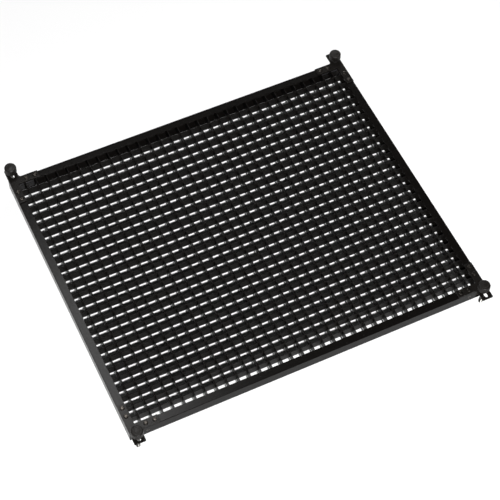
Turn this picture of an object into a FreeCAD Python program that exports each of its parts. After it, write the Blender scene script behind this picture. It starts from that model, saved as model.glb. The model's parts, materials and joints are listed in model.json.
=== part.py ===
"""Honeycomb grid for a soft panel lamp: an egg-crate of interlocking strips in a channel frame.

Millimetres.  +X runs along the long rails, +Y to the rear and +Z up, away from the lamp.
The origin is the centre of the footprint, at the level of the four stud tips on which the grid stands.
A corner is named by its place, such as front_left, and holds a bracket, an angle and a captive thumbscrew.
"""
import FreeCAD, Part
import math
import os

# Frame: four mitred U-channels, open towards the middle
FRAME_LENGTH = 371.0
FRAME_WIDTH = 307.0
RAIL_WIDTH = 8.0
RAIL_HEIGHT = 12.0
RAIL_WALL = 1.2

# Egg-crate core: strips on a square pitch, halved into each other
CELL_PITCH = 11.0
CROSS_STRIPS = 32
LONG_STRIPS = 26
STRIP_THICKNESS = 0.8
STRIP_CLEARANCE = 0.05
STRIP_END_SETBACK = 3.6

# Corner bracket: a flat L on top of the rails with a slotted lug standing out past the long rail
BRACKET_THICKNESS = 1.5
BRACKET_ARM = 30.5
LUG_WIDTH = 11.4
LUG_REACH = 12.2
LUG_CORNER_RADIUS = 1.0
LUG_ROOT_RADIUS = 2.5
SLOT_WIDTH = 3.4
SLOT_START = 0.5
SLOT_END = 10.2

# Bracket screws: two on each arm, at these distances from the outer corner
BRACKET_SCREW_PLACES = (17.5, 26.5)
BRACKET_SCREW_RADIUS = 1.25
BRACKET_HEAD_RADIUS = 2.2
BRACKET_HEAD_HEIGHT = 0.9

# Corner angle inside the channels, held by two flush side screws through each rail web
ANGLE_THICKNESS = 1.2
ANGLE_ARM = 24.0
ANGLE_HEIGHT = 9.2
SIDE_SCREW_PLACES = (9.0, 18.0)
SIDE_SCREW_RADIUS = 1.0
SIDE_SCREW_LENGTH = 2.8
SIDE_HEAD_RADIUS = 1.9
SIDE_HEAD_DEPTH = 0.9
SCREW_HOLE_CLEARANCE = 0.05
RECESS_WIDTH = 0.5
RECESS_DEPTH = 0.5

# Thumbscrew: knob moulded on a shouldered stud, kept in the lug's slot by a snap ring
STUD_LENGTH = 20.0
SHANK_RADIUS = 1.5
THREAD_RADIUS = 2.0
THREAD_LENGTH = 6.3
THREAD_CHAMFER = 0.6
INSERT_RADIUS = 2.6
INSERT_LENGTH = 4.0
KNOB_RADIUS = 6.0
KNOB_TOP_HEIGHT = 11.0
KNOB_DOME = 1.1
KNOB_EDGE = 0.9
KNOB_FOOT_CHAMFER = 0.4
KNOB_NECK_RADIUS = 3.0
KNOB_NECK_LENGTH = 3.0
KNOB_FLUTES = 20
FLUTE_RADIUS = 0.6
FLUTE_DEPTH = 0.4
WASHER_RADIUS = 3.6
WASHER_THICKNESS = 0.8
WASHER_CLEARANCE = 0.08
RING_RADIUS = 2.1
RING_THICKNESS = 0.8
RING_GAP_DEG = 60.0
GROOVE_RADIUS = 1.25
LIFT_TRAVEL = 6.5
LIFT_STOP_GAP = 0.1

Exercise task
Take the data above and return it exactly.

Exercise response
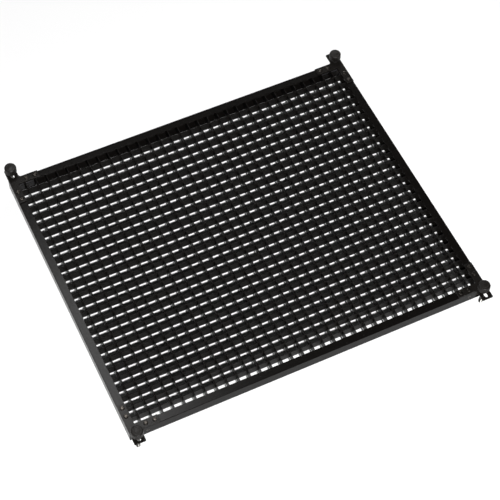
Turn this picture of an object into a FreeCAD Python program that exports each of its parts. After it, write the Blender scene script behind this picture. It starts from that model, saved as model.glb. The model's parts, materials and joints are listed in model.json.
=== part.py ===
"""Honeycomb grid for a soft panel lamp: an egg-crate of interlocking strips in a channel frame.

Millimetres.  +X runs along the long rails, +Y to the rear and +Z up, away from the lamp.
The origin is the centre of the footprint, at the level of the four stud tips on which the grid stands.
A corner is named by its place, such as front_left, and holds a bracket, an angle and a captive thumbscrew.
"""
import FreeCAD, Part
import math
import os

# Frame: four mitred U-channels, open towards the middle
FRAME_LENGTH = 371.0
FRAME_WIDTH = 307.0
RAIL_WIDTH = 8.0
RAIL_HEIGHT = 12.0
RAIL_WALL = 1.2

# Egg-crate core: strips on a square pitch, halved into each other
CELL_PITCH = 11.0
CROSS_STRIPS = 32
LONG_STRIPS = 26
STRIP_THICKNESS = 0.8
STRIP_CLEARANCE = 0.05
STRIP_END_SETBACK = 3.6

# Corner bracket: a flat L on top of the rails with a slotted lug standing out past the long rail
BRACKET_THICKNESS = 1.5
BRACKET_ARM = 30.5
LUG_WIDTH = 11.4
LUG_REACH = 12.2
LUG_CORNER_RADIUS = 1.0
LUG_ROOT_RADIUS = 2.5
SLOT_WIDTH = 3.4
SLOT_START = 0.5
SLOT_END = 10.2

# Bracket screws: two on each arm, at these distances from the outer corner
BRACKET_SCREW_PLACES = (17.5, 26.5)
BRACKET_SCREW_RADIUS = 1.25
BRACKET_HEAD_RADIUS = 2.2
BRACKET_HEAD_HEIGHT = 0.9

# Corner angle inside the channels, held by two flush side screws through each rail web
ANGLE_THICKNESS = 1.2
ANGLE_ARM = 24.0
ANGLE_HEIGHT = 9.2
SIDE_SCREW_PLACES = (9.0, 18.0)
SIDE_SCREW_RADIUS = 1.0
SIDE_SCREW_LENGTH = 2.8
SIDE_HEAD_RADIUS = 1.9
SIDE_HEAD_DEPTH = 0.9
SCREW_HOLE_CLEARANCE = 0.05
RECESS_WIDTH = 0.5
RECESS_DEPTH = 0.5

# Thumbscrew: knob moulded on a shouldered stud, kept in the lug's slot by a snap ring
STUD_LENGTH = 20.0
SHANK_RADIUS = 1.5
THREAD_RADIUS = 2.0
THREAD_LENGTH = 6.3
THREAD_CHAMFER = 0.6
INSERT_RADIUS = 2.6
INSERT_LENGTH = 4.0
KNOB_RADIUS = 6.0
KNOB_TOP_HEIGHT = 11.0
KNOB_DOME = 1.1
KNOB_EDGE = 0.9
KNOB_FOOT_CHAMFER = 0.4
KNOB_NECK_RADIUS = 3.0
KNOB_NECK_LENGTH = 3.0
KNOB_FLUTES = 20
FLUTE_RADIUS = 0.6
FLUTE_DEPTH = 0.4
WASHER_RADIUS = 3.6
WASHER_THICKNESS = 0.8
WASHER_CLEARANCE = 0.08
RING_RADIUS = 2.1
RING_THICKNESS = 0.8
RING_GAP_DEG = 60.0
GROOVE_RADIUS = 1.25
LIFT_TRAVEL = 6.5
LIFT_STOP_GAP = 0.1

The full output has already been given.